The dual identity of a rhythmic pattern helps us to understand harmonic ratios in tone. For this identity, signified by the under and over numbers of the ratio, informs us of the pivotal nature of ratios in general. Harmonically, 3/2 represents the convergence of two progressions: it is the third overtone term of the second undertone row at the same time as being the second undertone term of the third overtone row. It is the pivot between two different tonalities, just as between two different time feels. Harry Partch refers to these identities as Utonality (under number) and Otonality (over number) and they reveal the ratio’s potential for both harmonic and rhythmic movement along the diagonal rows of the Lambdoma, the overtone and undertone series.
Since Unity in all its ratio forms (the central vertical artery of the Lambdoma - 1/1, 2/2, 3/3 etc.) is a term in all overtone and undertone series, then all ratios relate to it in a hierarchy of rhythmic and tonal consonance. The complexity of rhythm pattern increases as the consonance diminishes, as shown in figure 39, and as it is heard on the sampler in relation to the constant pulse of c1, Unity.
However, although every tonal ratios has an implied counterpart in rhythm, I am not suggesting that every step of harmonic movement in my proposed musical system should be mirrored by its rhythmic equivalent. This would be as difficult to play as to listen to.
It’s important to remember the principle of scaling when creating this music. Generally speaking, in music ensembles, regardless of musical style, an instrument’s function and mode of playing is dictated by its pitch range. So in a military band playing a Sousa march, the piccolo weaves intricate lines in the higher pitch range, while the tuba propels the music with slower regular steps some octaves below, usually centred around the roots and fifths of the harmony. If the two instruments were to swap their roles but remain in their distinct pitch ranges, the result would be interesting, but odd. The weedy piping of a piccolo playing the tuba part is not the strongest stimulus for marching, just as the elaborate ornamentation of the piccolo part would sound murky and lugubrious when transposed down several octaves into the lower reaches of the tuba.

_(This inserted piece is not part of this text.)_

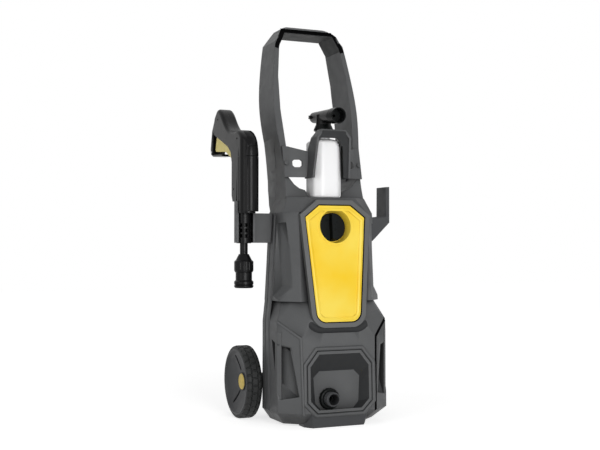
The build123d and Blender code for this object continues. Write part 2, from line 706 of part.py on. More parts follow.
with BuildPart() as bracket_screws:
    with BuildSketch(bracket_screw_plane):
        with Locations((BRACKET_SCREW_X, 0), (-BRACKET_SCREW_X, 0)):
            Circle(BRACKET_SCREW_HEAD_R)
    extrude(amount=BRACKET_SCREW_HEAD)
    with BuildSketch(bracket_screw_plane):
        with Locations((BRACKET_SCREW_X, 0), (-BRACKET_SCREW_X, 0)):
            Circle(BRACKET_SCREW_R)
    extrude(amount=-BRACKET_SCREW_LENGTH)
write(bracket_screws, "bracket_screws")

with BuildPart() as handle_frame:
    add(body_walls.part)
    split(bisect_by=Plane.XY.offset(DECK_SEAM_Z), keep=Keep.TOP)
    add(handle_loop.part)
    add(grip_zone.part, mode=Mode.SUBTRACT)
    add(bezel_block.part, mode=Mode.SUBTRACT)
    with BuildSketch(panel_plane.offset(-PANEL_PROUD)):
        plate_outline(-BEZEL_LEDGE)
    extrude(amount=-BOWL_DEPTH, mode=Mode.SUBTRACT)
    with BuildSketch(bracket_screw_plane):
        with Locations((BRACKET_SCREW_X, 0), (-BRACKET_SCREW_X, 0)):
            Circle(BRACKET_SCREW_R + GAP)
    extrude(amount=-BRACKET_SCREW_LENGTH - WING_THICK, mode=Mode.SUBTRACT)
write(handle_frame, "handle_frame")

# --------------------------------------------------------------------------- gun holder and hose hook
GUN_X = -160.0
GUN_Y = -52.0  # the barrel hangs on this upright line
SLEEVE_R = 14.3
HOLDER_TOP = 434.0
HOLDER_FOOT = 353.0
HOLDER_WALL = 4.0
CRADLE_GAP = 0.6  # between the gun's sleeve and the cradle
CRADLE_FRONT = 6.0  # the cradle's arms reach this far in front of the barrel's line
ARM_TOP = 411.0
ARM_FRONT = -50.0
ARM_BACK = -30.0
ARM_LIP = 6.0
cradle_r = SLEEVE_R + CRADLE_GAP

with BuildPart() as gun_holder:
    with BuildSketch(Plane.XY.offset(HOLDER_FOOT)):
        with Locations((GUN_X, GUN_Y)):
            Circle(cradle_r + HOLDER_WALL)
            with Locations((0, -CRADLE_FRONT)):
                Rectangle(2 * (cradle_r + HOLDER_WALL), 2 * CRADLE_FRONT)
            Circle(cradle_r, mode=Mode.SUBTRACT)
            with Locations((0, -FLANK_OUT / 2)):
                Rectangle(2 * cradle_r, FLANK_OUT, mode=Mode.SUBTRACT)
    extrude(amount=HOLDER_TOP - HOLDER_FOOT)
    with BuildSketch(Plane.XY.offset(HOLDER_FOOT)):
        with Locations(((GUN_X + cradle_r) / 2, (ARM_FRONT + ARM_BACK) / 2)):
            Rectangle(-GUN_X - cradle_r, ARM_BACK - ARM_FRONT)
    extrude(amount=ARM_TOP - HOLDER_FOOT)
    add(body_outside.part, mode=Mode.SUBTRACT)
    with BuildSketch(Plane.XY.offset(HOLDER_FOOT)):
        with Locations((GUN_X, GUN_Y)):
            Circle(cradle_r)
        with Locations((0, ARM_FRONT)):
            Rectangle(2 * COLLAR.side - 2 * WALL, 4 * FLANK_OUT)
    extrude(amount=HOLDER_TOP - HOLDER_FOOT, mode=Mode.SUBTRACT)
write(gun_holder, "gun_holder")

HOOK_OUTLINE = ((92.0, 403.0), (142.0, 408.0), (142.5, 468.0), (152.0, 468.5), (152.0, 395.0), (113.0, 357.0),
                (92.0, 357.0))
HOOK_FRONT = -72.0
HOOK_BACK = -30.0
HOOK_EDGE = 2.0
with BuildPart() as hose_hook:
    with BuildSketch(Plane.XZ.offset(-HOOK_BACK)):
        Polygon(*HOOK_OUTLINE, align=None)
    extrude(amount=HOOK_BACK - HOOK_FRONT)
    chamfer(edges().filter_by(Plane.XZ).filter_by(GeomType.LINE), length=HOOK_EDGE)
    add(body_outside.part, mode=Mode.SUBTRACT)
    with BuildSketch(Plane.XY.offset(HOLDER_FOOT)):
        Rectangle(2 * COLLAR.side - 2 * WALL, 4 * FLANK_OUT)
    extrude(amount=HOLDER_TOP - HOLDER_FOOT, mode=Mode.SUBTRACT)
write(hose_hook, "hose_hook")

# --------------------------------------------------------------------------- wheels
WHEEL_R = AXLE_Z
TYRE_THICK = 11.0
RIM_LIP = 3.0
DISH_DEPTH = 13.0
DISC_THICK = 4.0
HUB_R = 17.0
HUB_BORE = AXLE_R + SLIP
CAP_R = 14.0
CAP_HIGH = 4.0
CAP_RECESS = 6.0
TREADS = 24
TREAD_DEEP = 3.0
TREAD_GAP = 5.0
SPOKE_SLOT_ANGLES = (60.0, 180.0, 300.0)
SLOT_INNER_R = 25.0
SLOT_OUTER_R = 50.0
SLOT_WIDE = 14.0
rim_r = WHEEL_R - TYRE_THICK
outer_x = WHEEL_INNER_X + WHEEL_WIDTH


def wheel_plane(side, x):
    """Plane across the axle at half-width x, facing away from the body."""
    return Plane(origin=(side * x, AXLE_Y, AXLE_Z), x_dir=(0, 1, 0), z_dir=(side, 0, 0))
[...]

The way that our brains scan the musical spectrum seems to be similar to how samplers transpose tone and rhythm. The fact that the lower the sample is played on the keyboard the slower the rate of movement tallies with our preference for simple rhythm harmony movement at the lower end of the spectrum. Further, this offers insight into how we discern rhythm. For if we view rhythm as tone lowered to beats then it follows that the complexity of the rhythm harmony movement must be scaled down accordingly.
If we look back to figure 39 we see that standard musical notation soon becomes unwieldy when dealing with ratio rhythms. The under numbers in time signatures proceed geometrically (2, 4, 8 etc.) and so for grouping of 5 and 7 the notation must be customized using time signatures like 4/5, which indicates four groupings of five sub-beats. While it is a drawback of the notation system it is also testimony to our limited mental capacity for rhythmic complexity. Being able to play a cross rhythm of 5 against 7 is all very impressive but also fairly redundant if the brain cannot register it as such.
Throughout this project I have bemoaned the inability of western notation to codify Harmonicism. Now seems a good time to develop an alternative which also avoids long lists of number ratios. My musical background is in improvisation and therefore I have never viewed the notated score as sacrosanct. However, notation has its place as a guide for musical performance and as a springboard for creative development. Ideally, it should also graphically clarify the processes which define the music.
Since Harmonicism is rooted in the mathematics of simple number ratios, it would be logical to notate it with a corresponding geometry.
First of all, we must specify which elements of music we wish to represent. Let’s follow the example of standard notation and concentrate on pitch and its movement relative to time, subordinating, for the moment, timbral and dynamic features.
We can consider pitch spatially with regard to its proportionally related wavelength; the lower the pitch the larger the wavelength. If the wavelengths of the twenty-three fundamental tones of the harmonic canon are represented by proportionally sized circles (the simplest geometric figure) figure 41 emerges. These circles, wave pulses of both tone and rhythm, form a harmonic patterning when repeated and set against a horiontal axis of time (figure 42).
To borrow an idea put forward by several esoteric musicologists, figure 42 is a pleroma. That is to say, it is a fullness of all the potential vibratory patterning between the twenty-three fundamental tones of the harmonic canon. This interlacing of wave pulses represents what we would hear if we were to strike all the strings together, or, for that matter, if we were to play all the detuned keys on the sampler simultaneously. Simpler patterning can be defined out of this fullness. So figure 43 shows the harmonic and rhythmic signature of (a) the overtone series and (b) the undertone series.
How useful such notation is as a guide for playing the harmonic canon only time and practice will tell.
Trying to conceive of Harmonicism in geometric terms has implications far beyond the need for notation. I stated initially that the aim of this project was to investigate the correlation between the vibratory patterning of natural acoustics and harmonic structuring of the material world, with a view to creative cross-fertilization. Hopefully, geometry will be the bridge which links the two.